Da muss ich Ihnen widersprechen: Ihre Daseinsberechtigung hat die Europäische Union nie verloren. Aber die Kritik an der EU nimmt zu. Sie wird häufig zur Projektionsfläche für eine allgemeine Unzufriedenheit. In ihren Mitgliedsstaaten sind immer häufiger Parteien erfolgreich, die auch anti-europäische Ressentiments bedienen oder bewusst schüren. Dabei führt uns gerade die Flüchtlingskrise vor Augen, wie wichtig der Zusammenhalt in Europa ist und was wir zu verlieren haben, wenn zum Beispiel Grenzübergänge plötzlich wieder befestigt werden und Zäune sogar zwischen EU-Mitgliedsstaaten entstehen.
Die Welt verändert sich, und dieser Wandel macht vor Europa nicht halt. Wir erleben Krisen in der europäischen Nachbarschaft und innerhalb der EU. Aber wenn wir unsere politischen Gestaltungsmöglichkeiten erhalten wollen, sollten wir auf beide Entwicklungen gemeinsame Antworten finden.
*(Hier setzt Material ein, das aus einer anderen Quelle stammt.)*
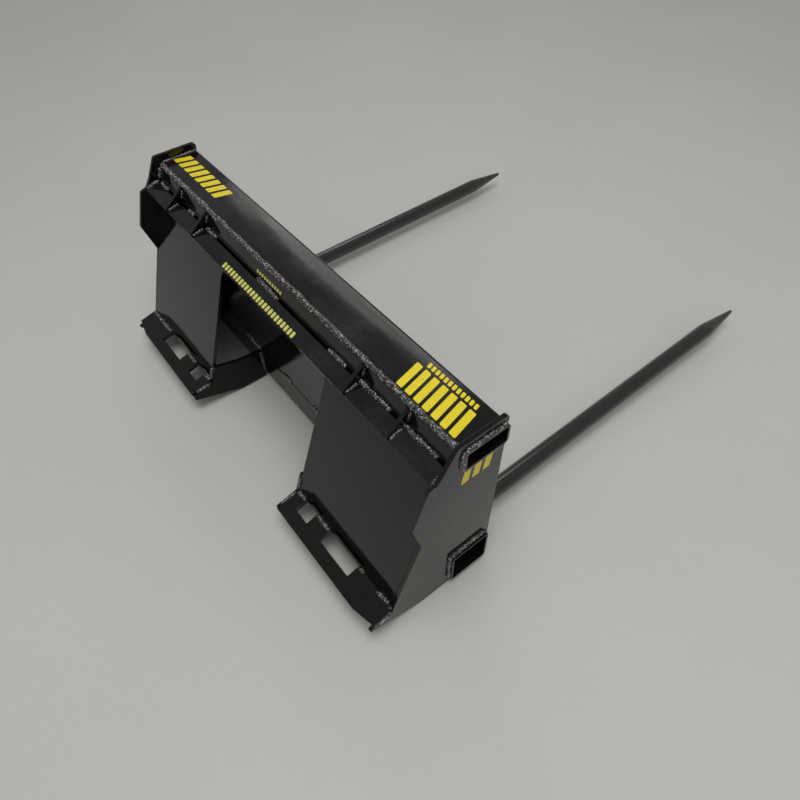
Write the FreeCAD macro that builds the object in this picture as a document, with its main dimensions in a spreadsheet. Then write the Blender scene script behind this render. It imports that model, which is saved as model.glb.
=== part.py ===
import FreeCAD, Part
import os
import re
import Sketcher
from FreeCAD import Placement, Rotation, Vector

# Bale spear frame with two spears for a skid-steer quick attach.
# X runs across the frame, Y forward to the spear tips and Z up.
# The origin is the middle of the hook crease, where the hook bar meets the quick-attach plate.

doc = FreeCAD.newDocument("BaleSpear")
sheet = doc.addObject("Spreadsheet::Sheet", "Sizes")

driving = [
    ("insideWidth", 1143.0, "between the inner faces of the side plates"),
    ("plateThickness", 9.5, "plate stock of frame and quick attach"),
    ("weldGap", 0.3, "play of a tube in its cut-out"),
    ("frontEdge", 118.6, "front edge of the side plates and face of the top tube"),
    ("sideTop", 62.0, "top edge of the side plates"),
    ("footDepth", 81.0, "flat bottom edge below the foot of the plate"),
    ("sideFlat", 60.0, "rear end of the flat bottom edge"),
    ("tailLength", 59.3, "side plates and gussets behind the foot of the plate"),
    ("tailFace", 6.8, "height of the tail end of a side plate"),
    ("tailRound", 5.0, "rounding of the tail corners"),
    ("sideRound", 10.0, "rounding of the front corners of the side plates"),
    ("earLowDrop", 187.0, "depth where the ear leaves the plate line"),
    ("earRear", 91.0, "rear corner of the ear"),
    ("earRearDrop", 104.0, "depth of the rear corner of the ear"),
    ("earTop", 58.0, "top corner of the ear"),
    ("earTopDrop", 14.0, "depth of the top corner of the ear"),
    ("earRound", 7.0, "rounding of the ear corners"),
    ("throatRear", 40.0, "rear end of the throat step"),
    ("throatDrop", 8.0, "depth of the throat step"),
    ("cheekRear", 25.0, "foot of the cheek slope"),
    ("cheekFoot", 12.0, "height of the foot of the cheek slope"),
    ("cheekTop", 57.0, "height where the cheek slope ends"),
    ("topTubeDepth", 101.6, "front to back size of the top tube"),
    ("topTubeHeight", 50.8, "height of the top tube"),
    ("topTubeTop", 42.0, "top face of the top tube"),
    ("topTubeProud", 6.0, "top tube beyond the side plates"),
    ("lowTubeSize", 101.6, "outside of the square lower tube"),
    ("lowTubeRear", 10.0, "rear face of the lower tube"),
    ("lowTubeLift", 20.4, "lower tube above the flat bottom edge"),
    ("lowTubeProud", 10.0, "lower tube beyond the side plates"),
    ("tubeWall", 4.8, "wall of both tubes"),
    ("tubeRound", 8.0, "outside corner radius of both tubes"),
    ("sheetThickness", 6.4, "back sheet"),
    ("sheetTop", 0.5, "upper edge of the back sheet"),
    ("plateTilt", 20.5, "lean of the quick-attach plate, degrees"),
    ("plateReach", 404.7, "crease to ledge along the plate"),
    ("plateTop", 36.0, "top edge of the quick-attach plate"),
    ("legWidth", 351.5, "leg of the quick-attach plate"),
    ("windowDrop", 60.0, "depth of the head of the window"),
    ("windowRound", 20.0, "corner radius of the window"),
    ("hookSlope", 14.0, "slope of the hook bar, degrees"),
    ("hookWidth", 38.0, "width of the hook bar"),
    ("ribInset", 123.5, "outer rib from the side plate"),
    ("ribPitch", 134.0, "between the two ribs of a pair"),
    ("ribRise", 34.0, "rib up the plate"),
    ("ribNose", 5.0, "blunt ends of a rib"),
    ("ledgeSlope", 13.6, "slope of the lock ledges, degrees"),
    ("ledgeDepth", 64.0, "lock ledge behind the plate"),
    ("ledgeCut", 60.0, "outer corner cut of a ledge, along the width"),
    ("ledgeCutDepth", 13.0, "outer corner cut of a ledge, along the depth"),
    ("slotDepth", 32.0, "depth of the lock slots"),
    ("slotInset", 111.5, "large slot from the side plate"),
    ("largeSlot", 105.0, "length of the large slot"),
    ("slotBridge", 55.0, "ledge left between the two slots"),
    ("smallSlot", 44.0, "length of the small slot"),
    ("gussetStep", 4.0, "gusset edge below the top of the ledge"),
    ("gussetLift", 5.0, "gussets above the flat bottom edge"),
    ("gussetHead", 18.0, "gusset edge at the tube, below the top of the tube"),
    ("gussetMid", 55.0, "first corner of the gusset edge"),
    ("gussetMidFall", 13.0, "first corner below the top of the tube"),
    ("gussetKnee", 86.0, "second corner of the gusset edge"),
    ("gussetKneeFall", 5.0, "second corner below the top of the tube"),
    ("gussetRise", 7.0, "gusset tip above the top of the tube"),
    ("spearInset", 76.5, "spear axis from the side plate"),
    ("spearDiameter", 44.45, "body of a spear"),
    ("spearLength", 1245.0, "spear from tail to tip"),
    ("spearPoint", 130.0, "length of the point"),
    ("spearNose", 9.0, "blunt end of the point, across"),
    ("spearBlend", 160.0, "blend of body and point"),
    ("threadLength", 44.0, "threaded shank behind the sleeve"),
    ("taperSmall", 31.0, "small end of the tail taper, across"),
    ("shankDiameter", 28.0, "threaded shank"),
    ("shankChamfer", 2.0, "lead of the shank"),
    ("sleeveDiameter", 57.0, "outside of the weld-in sleeve"),
    ("sleeveProud", 6.2, "sleeve beyond the lower tube at both ends"),
    ("sleeveLand", 14.0, "straight mouth of the sleeve bore"),
    ("sleeveEdge", 2.0, "outside chamfer of the sleeve"),
    ("taperGap", 0.2, "play of the spear in its sleeve"),
    ("shankGap", 0.3, "play of washer and nut on the shank"),
    ("washerDiameter", 52.0, "washer"),
    ("washerThickness", 5.0, "washer"),
    ("nutAcross", 42.0, "nut across flats"),
    ("nutHeight", 24.0, "nut"),
    ("nutChamfer", 2.2, "corner chamfer of the nut"),
]
for row, (alias, value, note) in enumerate(driving, start=1):
    sheet.set(f"A{row}", note)
    sheet.set(f"B{row}", str(value))
    sheet.setAlias(f"B{row}", alias)
doc.recompute()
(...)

Wenn wir gemeinsam dazu beitragen können, unsere europäische Nachbarschaft sicherer und stabiler zu machen und für Perspektiven auch jenseits unserer Grenzen zu sorgen, wenn wir gemeinsam globale Herausforderungen wie den Klimawandel angehen, dann werden wir auch europaskeptische Bürger vom Mehrwert der Europäischen Union überzeugen können.
Wie erklären Sie, dass eine Bewegung wie Pegida zuerst und vor allem in der Ex-DDR Wurzeln geschlagen hat?
Ich stamme selbst aus Ostdeutschland. Dennoch ist es nicht ganz einfach, zu erklären, warum dort Bewegungen erfolgreich sind, die die offene Gesellschaft ablehnen, die mit Europa oder gar der Demokratie fremdeln. Jedenfalls hat es sehr stark mit den Prägungen aus der DDR-Diktatur zu tun. Sie wirken bei vielen Ostdeutschen nach. Wir Älteren sind nicht dazu erzogen worden, eigenständige und eigenverantwortliche Bürger zu sein. Wir haben nicht von Kindesbeinen an gelernt, unsere Meinung zu sagen. Es gab keine freien Medien, keine freien Gewerkschaften, kein freies gesellschaftliches Engagement, sondern überall nur die Staatsmacht. Das hat bei den Menschen auch den Eindruck hinterlassen, lediglich ein Objekt des Herrschaftswillens zu sein. Bei vielen Demonstranten spiegeln sich der Frust und die Unzufriedenheit wider, sich beherrscht zu fühlen. Das sind Gefühle von ganz früher, die sich nur leider heute gegen die Demokratie richten. Viele der Demonstranten machen sich nicht ausreichend klar, dass sie in der Demokratie sehr viele Möglichkeiten haben, die Dinge zu verändern, mitzudiskutieren, mitzugestalten. Bei allem Unmut darüber darf man aber nicht übersehen, dass die Mehrheit der Ostdeutschen die Demokratie und ihre Institutionen nicht in Frage stellt.
Angesichts des Zustroms von Asylbewerbern muslimischen Glaubens, teilen Sie die Befürchtungen von Viktor Orbán oder Robert Fico bezüglich des Überlebens eines christlichen Europas oder teilen Sie eher die Meinung von Angela Merkel, die meint, dass man gerade, weil man Christ ist, die Flüchtlinge aufnehmen muss?
Ich kann keine existentielle Gefahr für das christliche Europa erkennen. Und: Wir sollten die Gelegenheit nutzen, angesichts der wachsenden kulturellen Vielfalt, die Migration mit sich bringt, uns unserer Wurzeln und unserer Identität neu bewusst zu werden. Zu der gehört für viele Menschen die Prägung durch das Christentum – und zum Christentum gehören unbestreitbar Werte wie Nächstenliebe, Barmherzigkeit und Gastfreundschaft.
Die Fragen stellte: Christophe Lamfalussy.